L’enquête Afrobaromètre s’est également penchée sur la perception des Togolais concernant l’Alliance des États du Sahel (AES), une coalition formée par le Mali, le Burkina Faso et le Niger après leur retrait de la Communauté économique des États de l’Afrique de l’Ouest (CEDEAO). Les résultats sont sans équivoque : 64 % des Togolais jugent justifiée la décision de ces pays de quitter la CEDEAO. Parmi les raisons invoquées, on retrouve la perception d’une influence excessive des puissances étrangères sur la CEDEAO, l’imposition de sanctions jugées injustes aux membres de l’AES, et le manque de soutien militaire de la part de l’organisation régionale face aux menaces terroristes.
Cependant, les Togolais sont plus partagés quant aux conséquences de cette rupture sur l’intégration sous-régionale. Si 39 % estiment que cette décision n’aura pas d’impact significatif, 37 % craignent un affaiblissement de la coopération régionale.
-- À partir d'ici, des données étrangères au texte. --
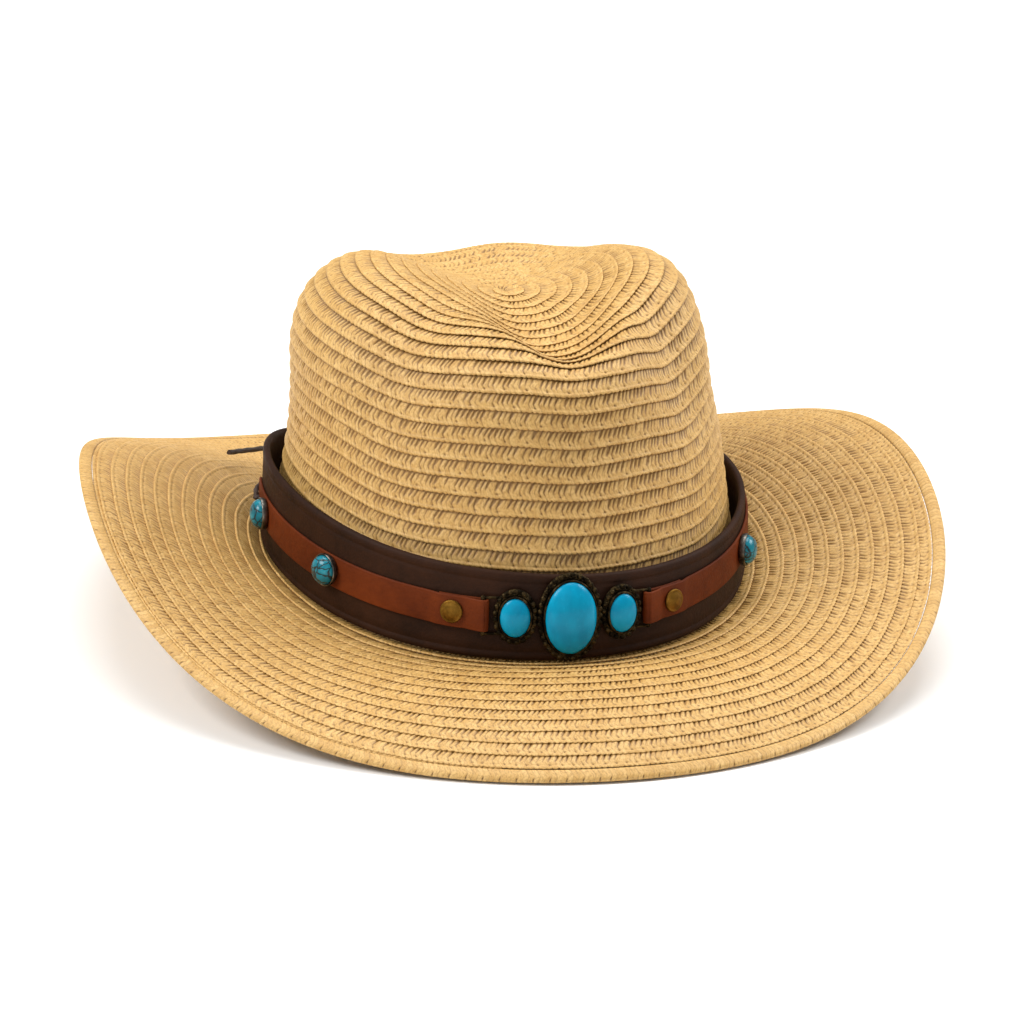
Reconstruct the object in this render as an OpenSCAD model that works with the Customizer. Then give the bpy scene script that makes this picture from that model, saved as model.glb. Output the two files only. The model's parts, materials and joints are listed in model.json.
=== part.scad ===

Cette division reflète les incertitudes entourant l’avenir de la CEDEAO et la montée en puissance de l’AES comme alternative géopolitique.
La Russie et le groupe Wagner : un rôle perçu comme stabilisateur
Un autre point saillant de l’enquête concerne la présence de la Russie et du groupe Wagner dans la région du Sahel. Plus de la moitié des Togolais (54 %) perçoivent cette présence comme un facteur de stabilisation. Cette opinion s’inscrit dans un contexte où les pays de l’AES, en rupture avec la CEDEAO, se tournent vers de nouveaux partenaires stratégiques pour renforcer leur sécurité et leur souveraineté. La Russie, par le biais du groupe Wagner, est ainsi vue comme un acteur capable de contrer l’expansion du terrorisme et de réduire l’influence des anciennes puissances coloniales.
Cette perception positive de la Russie s’accompagne d’un soutien notable à l’idée que le Togo pourrait tirer profit d’un rapprochement avec l’AES. En effet, une majorité de Togolais (54 %) estime que les intérêts du pays seraient mieux servis s’il quittait la CEDEAO pour rejoindre l’AES. Cette position reflète une volonté de redéfinir les alliances régionales et de s’affranchir des dynamiques perçues comme déséquilibrées au sein de la CEDEAO.
Afrobarometre : un outil essentiel pour comprendre les attentes des citoyens
Depuis sa création en 1999, Afrobaromètre s’est imposé comme une référence en matière de sondages d’opinion en Afrique. Ses enquêtes, menées dans plus de 30 pays, visent à mesurer les attitudes des citoyens sur des questions clés telles que la démocratie, la gouvernance, l’économie et la sécurité. Au Togo, les précédentes éditions d’Afrobarometer ont déjà mis en lumière des tendances importantes, comme la défiance croissante envers les institutions politiques ou la demande accrue de transparence dans la gestion des affaires publiques.
La 10ᵉ édition confirme l’utilité de cet outil pour les décideurs politiques, les chercheurs et les partenaires techniques et financiers. En offrant un aperçu concret des attentes et des préoccupations des citoyens, Afrobaromètre contribue à éclairer les débats publics et à orienter les politiques nationales et régionales.
Entre défis sécuritaires et recomposition géopolitique
Les résultats de cette enquête dressent un portrait nuancé de la situation au Togo. D’un côté, les Togolais expriment une certaine confiance dans les efforts de leur gouvernement pour lutter contre le terrorisme, tout en déplorant un sentiment d’insécurité persistant. De l’autre, ils se montrent ouverts à une recomposition des alliances régionales, soutenant le rapprochement avec l’AES et la présence de la Russie dans la région.
Ces tendances soulignent l’importance d’une communication claire et transparente de la part des autorités, ainsi que la nécessité de repenser les stratégies de sécurité et de coopération régionale. Dans un contexte marqué par des défis sécuritaires croissants et des bouleversements géopolitiques, les attentes des citoyens togolais constituent un appel à l’action pour les décideurs politiques.
Les données complètes de l’enquête sont disponibles sur le site d’Afrobaromètre, offrant une ressource précieuse pour tous ceux qui s’intéressent à l’évolution de la situation au Togo et en Afrique de l’Ouest.